There are perfectly valid reasons for segregating accounts so that there is complete separation between them.


You company only managed your membership in the GitHub organization. It doesn't have access your personal account or the details within it.


It does if I am logged in on a company laptop and they control access to that laptop. (This is hypothetical in this case, I happen to know that the particular company I work at does not have any backdoors on my laptop).


That's why I'm saying it may make sense to separate identity from access.


It is the first scenario not the second. The person is gaining access to the GitHub organization via SAML SSO. They are bringing their own identity and do not lose access.


10+ year info sec veteran here. I think first order of business is do you want to be a specialist or a generalist? Application security is but one piece (albeit in many cases a very important piece). I chose generalist and I am happy to have done so. Today I am diving into Strict Transport Security, yes, but also working with HR and IT on our employee onboarding and off-boarding process, reviewing vendor and customer contracts and federal compliance requirements. Privacy, Regulations and Law, Compliance, IT and infrastructure security, corporate IT security, and yes application security - every day I deal with all of the above and I love that. And a great foundation into all the things a security person may do, I cannot recommend the CISSP enough go for the CISSP (or, alternatively, CISA) certification.


The CISSP is a certification designed to give managers a high-level understanding of the different areas of security. For some stupid reason, HR people think it's the gold standard of technical certifications. Unless a person has is an absolute beginner, they probably won't learn anything technical.


I literally can't think of a single person I talk to in security --- and I talk to lots of security people --- who will mount a defense of the CISSP certification. Most of the people I know see it as a plague on the industry.

(I'm 22+ years in the industry, for whatever that's worth.)

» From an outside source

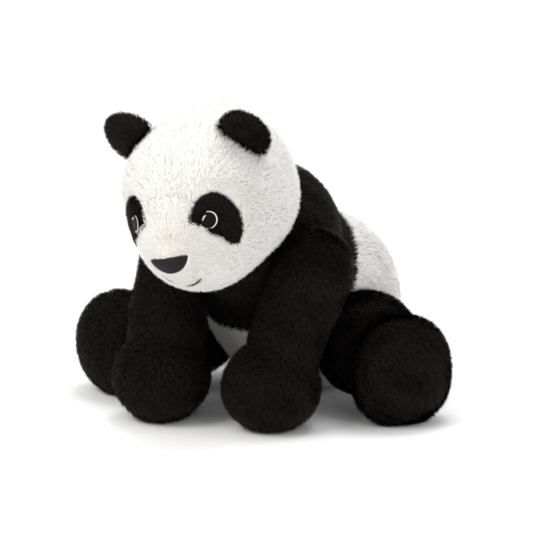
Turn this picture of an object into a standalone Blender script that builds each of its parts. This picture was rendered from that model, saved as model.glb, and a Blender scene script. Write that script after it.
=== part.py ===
"""Sitting plush panda: sewn plush covers over fibre filling, with a turning head and moving limbs and ears."""

import math

import bmesh
import bpy
import numpy as np

# Driving dimensions, in millimetres. +Z is up, the panda faces -Y and its left side is +X.
# The origin is on the floor at the middle of the seat.
MM = 0.001
FABRIC = 2.0  # thickness of the plush cover
FILL_GAP = 0.8  # between a cover and the filling behind it
SEAM_GAP = 0.3  # between two covers along a seam
ARM_GAP = 1.6  # between an arm and the body
LEG_GAP = 1.2  # between a leg and the body
FLOOR_SOFTNESS = 3.0  # rounding where a soft piece lies flat on the floor

HEAD_CENTRE = (0.0, -157.5, 175.5)
HEAD_RADII = (61.0, 68.5, 64.0)  # sideways, front to back, up
HEAD_PITCH = 25.0  # degrees, nose down
HEAD_ROLL = -8.5  # degrees, left ear up
MUZZLE_RISE = 10.5
MUZZLE_WIDTH = 35.0  # degrees
MUZZLE_DROP = 17.0  # degrees below straight ahead
NECK_RISE = 2.0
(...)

There's nothing wrong with the CISSP for what it is, a wide gamut glance into InfoSec, but a lot of hiring managers have been led to believe it holds high technical merit. A few years ago I took a job with my then shiny new CISSP and I was uncomfortably flattered a bit at how much awe it held with people who had no idea what it even was. They assumed I was a master hacker when neither my work nor my resume suggested any such thing.

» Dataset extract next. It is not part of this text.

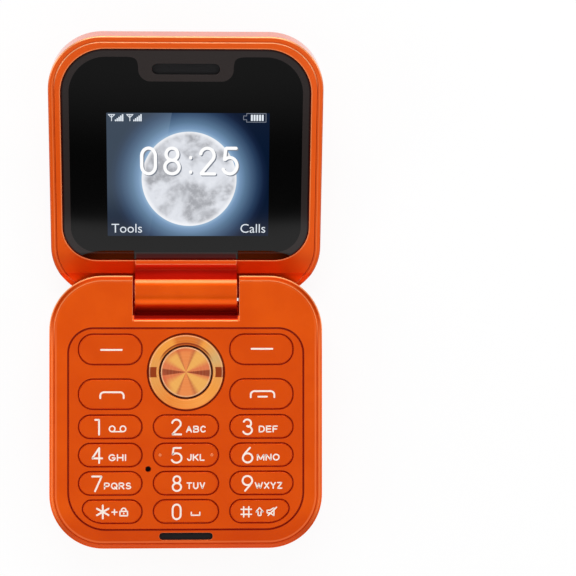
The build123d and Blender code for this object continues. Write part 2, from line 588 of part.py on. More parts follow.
def make_rear_shell():
    """Shallow tub with the floor, screw bosses, board posts and the strap pocket."""
    tub = prism(outline(BASE_WIDTH, BASE_LENGTH, CORNER_RADIUS), 0, PARTING_HEIGHT)
    tub = fillet(tub.faces().sort_by(Axis.Z)[0].edges(), REAR_EDGE_RADIUS)
    inner_width = BASE_WIDTH - 2 * SHELL_WALL
    inner_length = BASE_LENGTH - 2 * SHELL_WALL
    hollow = prism(outline(inner_width, inner_length, CORNER_RADIUS - SHELL_WALL),
                   SHELL_WALL, PARTING_HEIGHT)
    hollow &= block((-inner_width, inner_width), (-inner_length, CAVITY_END), (0, PARTING_HEIGHT))
    bosses = Part()
    for x, y in screw_places():
        bosses += drum(BOSS_RADIUS, SHELL_WALL, PARTING_HEIGHT, x, y)
    strap_end = -BASE_LENGTH / 2 + STRAP_POCKET_DEPTH
    strap_left, strap_right = STRAP_X - STRAP_POCKET_WIDTH / 2, STRAP_X + STRAP_POCKET_WIDTH / 2
    bosses += block((strap_left - SHELL_WALL, strap_right + SHELL_WALL),
                    (-BASE_LENGTH / 2 + SHELL_WALL, strap_end + SHELL_WALL), (SHELL_WALL, PARTING_HEIGHT))
    tub -= hollow - bosses
    for x, y in POST_PLACES:
        tub += drum(POST_RADIUS, SHELL_WALL, BOARD_BOTTOM, x, y)
    tub -= heel_ledge()
    tub -= hinge_notch()
    for x, y in screw_places():
        tub -= drum(SCREW_HEAD_RADIUS + SCREW_GAP, 0, SCREW_RECESS + SCREW_HEAD_HEIGHT, x, y)
        tub -= drum(SCREW_SHANK_RADIUS + SCREW_GAP, 0, PARTING_HEIGHT, x, y)
    tub -= block((strap_left, strap_right), (-BASE_LENGTH / 2, strap_end),
                 (STRAP_POCKET_Z - STRAP_POCKET_HEIGHT / 2, STRAP_POCKET_Z + STRAP_POCKET_HEIGHT / 2))
    return tub - strap_pin_body(SCREW_GAP)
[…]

What does it actually tell employers, and, for whatever that thing is, how likely is it that having a CISSP is a reliable indicator of that thing?


I think what it tells employers, who don't know better, is that the person is a Certified Information Systems Security Professional, and they might have heard all government security employees must have one, so it must mean that the people are extremely skilled. In this, I'm not qualified to say but my hunch is, not very likely based on a few untechnical people I know in the last few years who passed the test successfully.

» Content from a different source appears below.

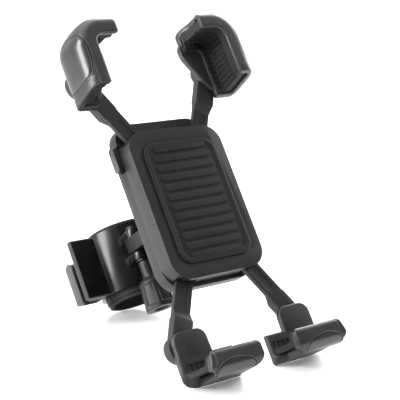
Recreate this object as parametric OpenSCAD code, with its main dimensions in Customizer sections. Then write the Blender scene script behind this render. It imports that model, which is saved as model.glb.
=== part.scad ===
/* [Cradle] */
// Half width over the two upper claws
claw_hw = 49; // [47:0.5:52]
// Height of the claws' top above the phone's lower edge
claw_top = 167.5; // [164:0.5:172]
// Wall radius of a claw's outer corner
claw_rc = 15; // [14:0.5:17]
// Inner end of a claw's top arm, from the centre line
claw_in = 25.5; // [21:0.5:28]
// Outer end of a foot, from the centre line
foot_out = 42.5; // [40:0.5:44]
// Inner end of a foot, from the centre line
foot_in = 10.5; // [9:0.5:14]
// Backward lean of the cradle as it stands
lean = 32.5; // [32.5:0.5:33]

/* [Arms] */
// Angle of the four sliding arms from the horizontal
arm_ang = 61; // [60:1:62]
// Height of the arms' crossing point above the phone's lower edge
arm_zc = 74; // [73:0.5:75]
// Half width of an arm
arm_hw = 4.5; // [4:0.1:4.5]
// Module of the pinion and the racks
gear_m = 1; // [1:0.5:1]

/* [Housing] */
// Half width of the housing
box_hw = 28; // [27:0.5:28]
// Thickness of the housing's back wall
back_t = 1.8; // [1.6:0.1:1.8]

/* [Handlebar clamp] */
// Radius of the bar that the rubber liners take
bar_r = 15.9; // [15.5:0.05:15.9]
// Outer radius of the clamp shells
ring_r = 20.5; // [20.2:0.1:21]
// Height of the clamp shells along the bar
ring_h = 32.5; // [32:0.5:33]
// Radius of the tilt bolt
tilt_r = 2.5; // [2.3:0.1:2.5]

/* [Hidden] */
$fn = 48;
black = [0.03, 0.03, 0.035];
// where the phone's lower glass edge lies in the standing frame
org_y = -68.32;
org_z = 17.308;
// ring axis, hinge axes and levels, in the cradle's own frame
rx = 9.5; ry = 97; rz0 = 57.5; rz1 = rz0 + ring_h;
hy = 70;                       // tilt axis
px = 34; py = ry;              // door hinge pin
bx = -18.25;                   // eye bolt
ly = 103.4; lz = 77;           // lever pivot
split = 0.3;                   // half the gap between the clamp shells
lin_r = 17.7;                  // liner's outer radius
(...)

What it should tell employers however is that the person is capable of critical thought and has a light familiarity with a wide range of security concepts.


Why should I have to pay a pretty significant amount of money at the start of my career to buy a piece of paper that suggests I'm capable of critical thought? In fact: isn't doing the exact opposite of that actually doing a better job of demonstrating critical thinking skills?


It's difficult for most companies to distinguish a skilled IT worker from a disaster.


So would you want to work for those companies?


10 years isnt enough for vet status. If you didnt live through the crypto wars of tye 90s, if you never saw Sony's rootkit in action, you arent a vet.


6 months in Iraq isn't enough for vet status. If you didn't live through the Vietnam War of tye 70s, if you never saw the AK-47 in action, you arent a vet.


Really? You seriuosly think i meant to comment about military vets? Words in context.


I believe grub5000 was using that example as an analogy to make the point that your assertion is fallacious.


Whoosh...

It was an analogy to get your to understand that what you are saying is silly.